Justice B N Srikrishna, the retired Supreme Court judge who headed the committee that drafted the original Personal Data Protection Bill, has warned that extra powers and legal exceptions given to the central government are a “dangerous trend”, potentially leading to an “Orwellian State”.
In a note to the Joint Select Committee in Parliament deliberating on the Bill, Justice Srikrishna also said “data localisation requirement has been watered down because of lobbying by foreign companies”.
After a public consultation process, a committee led by the former judge released the first draft of what is commonly called the “privacy Bill” in July 2018. The Bill is the country’s first attempt to protect individual rights by regulating the collection, movement and processing of data that is personal, or which can identify the individual.
There are three stakeholders in the data protection debate: the individual, the state and technology corporates. Justice Srikrishna’s letter flagging a perceived increase in power to government and industry will be one of the many perspectives the committee will hear regarding the delicate balancing act between these three.

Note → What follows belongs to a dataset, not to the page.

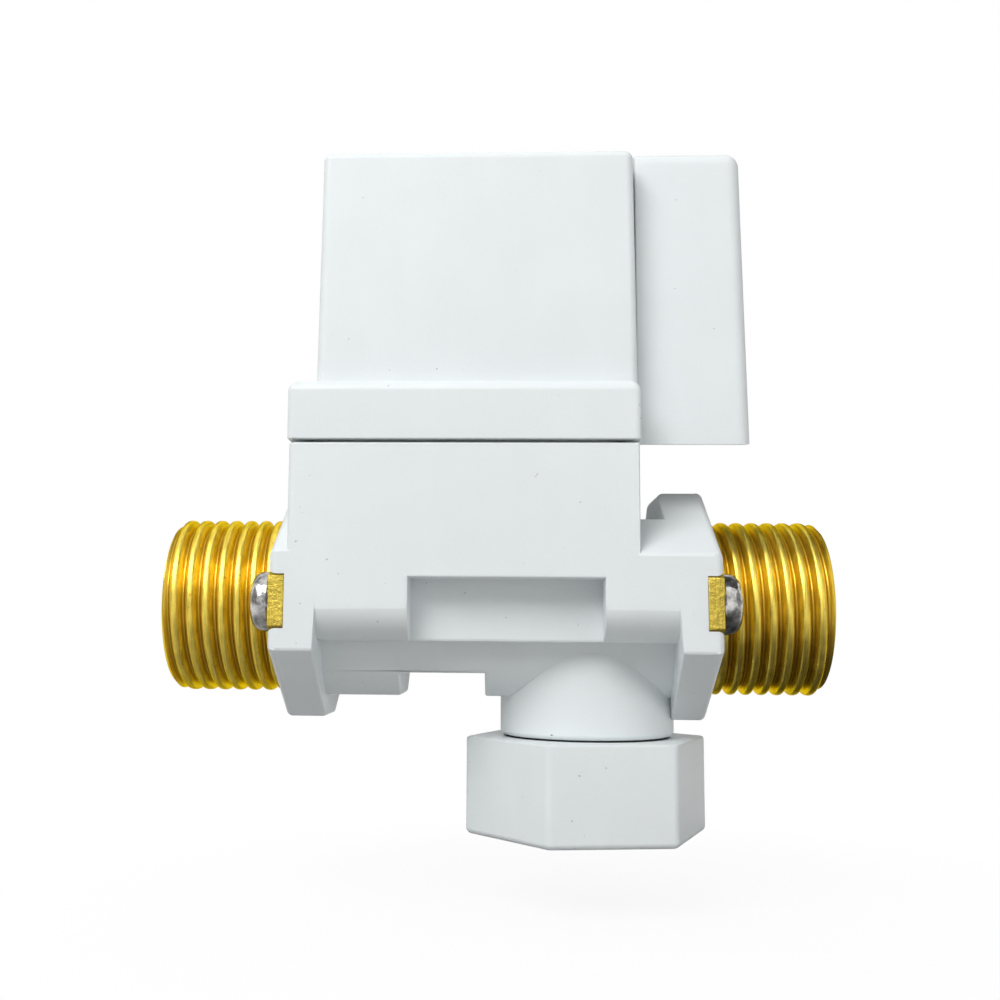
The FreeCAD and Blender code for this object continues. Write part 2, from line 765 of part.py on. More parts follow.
def yoke_nut():
    low = yoke_top + washer_thickness
    nut = prism_z(hexagon(nut_flats, 0.0, solenoid_x), low, low + nut_height)
    crown = turned_z([(0, low - 1), (nut_flats / 2 + 0.6, low - 1),
                      (nut_flats / 2 + 0.6, low + nut_height - 0.5),
                      (nut_flats / 2, low + nut_height), (0, low + nut_height)], solenoid_x)
    return nut.common(crown).cut(rod_z(stud_diameter + 2 * screw_fit, 0, cover_top, solenoid_x))


def coil_cover():
    """A moulded cover: a skirt over the bonnet and a drafted box over the coil."""
    base = block_top + cover_gap
    skirt_top = base + skirt_height
    half_skirt = skirt_depth / 2
    half_cover = cover_depth / 2
    skirt = box(skirt_left, skirt_right, -half_skirt, half_skirt, base, skirt_top)
    skirt = skirt.makeFillet(edge_round, edges_where(skirt, stands))
    rim = edges_where(skirt, lambda e: lies_at(e, skirt_top))
    skirt = skirt.makeFillet(skirt_edge, rim)
    tower = tapered_box(cover_left, cover_right, -half_cover, half_cover,
                        skirt_top - skirt_edge - 1, cover_top, cover_draft)
    tower = tower.makeFillet(cover_edge, edges_where(tower, stands)
                             + edges_where(tower, lambda e: lies_at(e, cover_top)))
    wall = cover_wall
    low_room = box(skirt_left + wall, skirt_right - wall, -half_skirt + wall, half_skirt - wall,
                   base - 1, skirt_top - wall)
    high_room = tapered_box(cover_left + wall, cover_right - wall, -half_cover + wall,
                            half_cover - wall, base, cover_top - wall, cover_draft)
    window = box(cover_right - 2 * wall, cover_right + wall, -window_width / 2,
                 window_width / 2, terminal_z - window_height / 2,
                 terminal_z + window_height / 2)
    return skirt.fuse(tower).cut(low_room).cut(high_room).cut(window).removeSplitter()


def terminal_cover():
    """A hood over the terminals, open to the coil cover and below, where the wires leave."""
    half = hood_width / 2
    wall = hood_wall
    hood = tapered_box(hood_left, hood_right, -half, half, hood_bottom, hood_top, hood_draft, True)
    far_edges = edges_where(hood, lambda e: stands(e) and e.BoundBox.XMin > hood_left + 1)
    top_edges = edges_where(hood, lambda e: lies_at(e, hood_top) and e.BoundBox.XMax > hood_left + 1)
    hood = hood.makeFillet(hood_edge, far_edges + top_edges)
    room = tapered_box(hood_left - 1, hood_right - wall, -half + wall, half - wall,
                       hood_bottom - 0.01, hood_top - wall, hood_draft, True)
    mouth = prism_x([(-half, hood_bottom), (half, hood_bottom + hood_back_rise),
                     (half + 1, hood_bottom - 1), (-half, hood_bottom - 1)],
                    hood_left - 1, hood_right + 1)
    hood = hood.cut(room).cut(mouth)
    latch_outer = window_width / 2 - latch_fit
    latch_inner = latch_outer - latch_thickness
    low = terminal_z - latch_height / 2
    high = terminal_z + latch_height / 2
    for side in (-1, 1):
        y0, y1 = sorted((side * latch_inner, side * latch_outer))
        tongue = box(hood_left - latch_length, hood_left + 3, y0, y1, low, high)
        y0, y1 = sorted((side * latch_inner, side * (half - wall / 2)))
        web = box(hood_left, hood_left + 3, y0, y1, low, high)
        hood = hood.fuse(tongue).fuse(web)
    return hood.removeSplitter()


def save(name, shape):
    shape = shape.copy()
    shape.translate(FreeCAD.Vector(-port_x, 0, 0))
    shape.exportStep("parts/" + name + ".step")
    solids = shape.Solids
    print(name, len(solids), shape.isValid(), round(sum(s.Volume for s in solids), 1))


def main():
    os.makedirs("parts", exist_ok=True)
    save("valve_body", valve_body())
    for name, shape in (("nipple", nipple()), ("gasket", gasket()), ("screws", end_screws())):
        inlet_piece, outlet_piece = both_ends(shape)
        save("inlet_" + name, inlet_piece)
        save("outlet_" + name, outlet_piece)
    for piece in (strainer_cap, cap_seal, strainer_screen, diaphragm, diaphragm_insert,
                  bonnet, bonnet_screws, core_tube, core_tube_seal, fixed_core, plunger,
                  plunger_seal, plunger_spring, coil_bobbin, coil_winding, coil_yoke,
                  yoke_washer, yoke_nut, coil_terminals, coil_cover, terminal_cover):
        save(piece.__name__, piece())


main()
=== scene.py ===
import math

import bmesh
import bpy
from bpy.props import FloatProperty, FloatVectorProperty, IntProperty, PointerProperty
from bpy.types import Operator, Panel, PropertyGroup
from mathutils import Matrix, Vector


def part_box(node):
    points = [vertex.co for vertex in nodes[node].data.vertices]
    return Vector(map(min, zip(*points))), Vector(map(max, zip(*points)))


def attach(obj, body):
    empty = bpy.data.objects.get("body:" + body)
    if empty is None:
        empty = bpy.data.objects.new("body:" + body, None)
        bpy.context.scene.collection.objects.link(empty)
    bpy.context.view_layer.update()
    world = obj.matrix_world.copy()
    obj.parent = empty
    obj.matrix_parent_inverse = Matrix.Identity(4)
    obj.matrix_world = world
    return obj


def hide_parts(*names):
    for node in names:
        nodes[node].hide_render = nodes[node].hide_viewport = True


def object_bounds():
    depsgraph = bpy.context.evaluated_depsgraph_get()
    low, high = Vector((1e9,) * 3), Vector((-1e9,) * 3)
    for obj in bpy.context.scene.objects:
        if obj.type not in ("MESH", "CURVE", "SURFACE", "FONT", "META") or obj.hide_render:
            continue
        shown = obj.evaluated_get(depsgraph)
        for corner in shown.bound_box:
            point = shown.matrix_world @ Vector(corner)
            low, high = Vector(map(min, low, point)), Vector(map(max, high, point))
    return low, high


bl_info = {
    "name": "Water valve finish",
    "version": (1, 0, 0),
    "blender": (4, 5, 0),
    "location": "View3D > Sidebar > Water valve",
    "description": "Builds the finish of a solenoid water valve round its fixed frame",
    "category": "Object",
}

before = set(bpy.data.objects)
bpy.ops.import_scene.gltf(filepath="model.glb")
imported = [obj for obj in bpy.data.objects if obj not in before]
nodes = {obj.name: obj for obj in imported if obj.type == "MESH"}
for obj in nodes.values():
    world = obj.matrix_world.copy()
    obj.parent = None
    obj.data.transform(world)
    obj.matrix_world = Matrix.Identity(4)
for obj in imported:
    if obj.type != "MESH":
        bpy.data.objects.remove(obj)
cad_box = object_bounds()

# Lengths are metres in the valve's own frame: the origin is the centre of the inlet
# port's face, +X points out of the inlet, +Y to the back and +Z up to the coil.
nipple_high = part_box("inlet_nipple")[1]
outlet_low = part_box("outlet_nipple")[0]
cover_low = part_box("coil_cover")[0]
cap_low, cap_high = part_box("strainer_cap")
seal_low, seal_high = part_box("cap_seal")
screws_low, screws_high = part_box("inlet_screws")
winding_low, winding_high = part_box("coil_winding")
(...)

Justice Srikrishna’s draft required entities to store a copy of all personal data, even non-sensitive and non-critical data, in India. The new version of the Bill, reworked by the Information Technology Ministry, removed the mirroring requirement of personal data and allowed sensitive data to be stored abroad with government approval. Big technology companies have been critical of several requirements laid out in both versions of the Bill so far.
The personal data mirroring requirement, Srikrishna wrote in the note, “was with the objective that, if there be necessity for accessing such data at short notice, it would be impossible to follow the MLAT process to get it as that would take at least 18/24 months”.
The Mutual Legal Assistance Treaty (MLAT) is the extensive process that Indian authorities have to follow in order to receive information from an American company for law enforcement purposes. Even American industry associations have recognised the need to adapt the mechanism for the speed of digital technologies. However, critics of the Bill argue that storing the data within the country’s borders does not necessarily enable increased access to data.
In addition to leniency given to foreign companies, Justice Srikrishna also said that the “Government can always dominate the Data Protection Authority’’, and exemptions made for government surveillance have “sinister implications”.
The new Bill shifts many powers from the Data Protection Authority to the central government, such as determining the definition of sensitive personal data. It also removes the original draft’s independent committee that appoints DPA members, giving government officers appointment powers instead.
In addressing the clause giving the government the power to direct any entity to provide all their non-personal data, Justice Srikrishna calls it “a dangerous trend”.
“This vague and generalized declaration will provide a carte blanche to access non-personal data from citizens and business entities,” he said.
He also took issue with the government’s power in notifying social media intermediaries as “signified data fiduciaries” who have more stringent obligations under the law. As he has previously said publicly, he said the “vague” exceptions given for government surveillance are a violation of the right to privacy and the potential introduction of an “Orwellian State”.
The Bill, cleared by the Cabinet on December 4, 2019, was referred to a 30-member committee set up for the specific purpose of deliberating on it on December 12, 2019. The committee has met twice so far and is currently collecting public comments.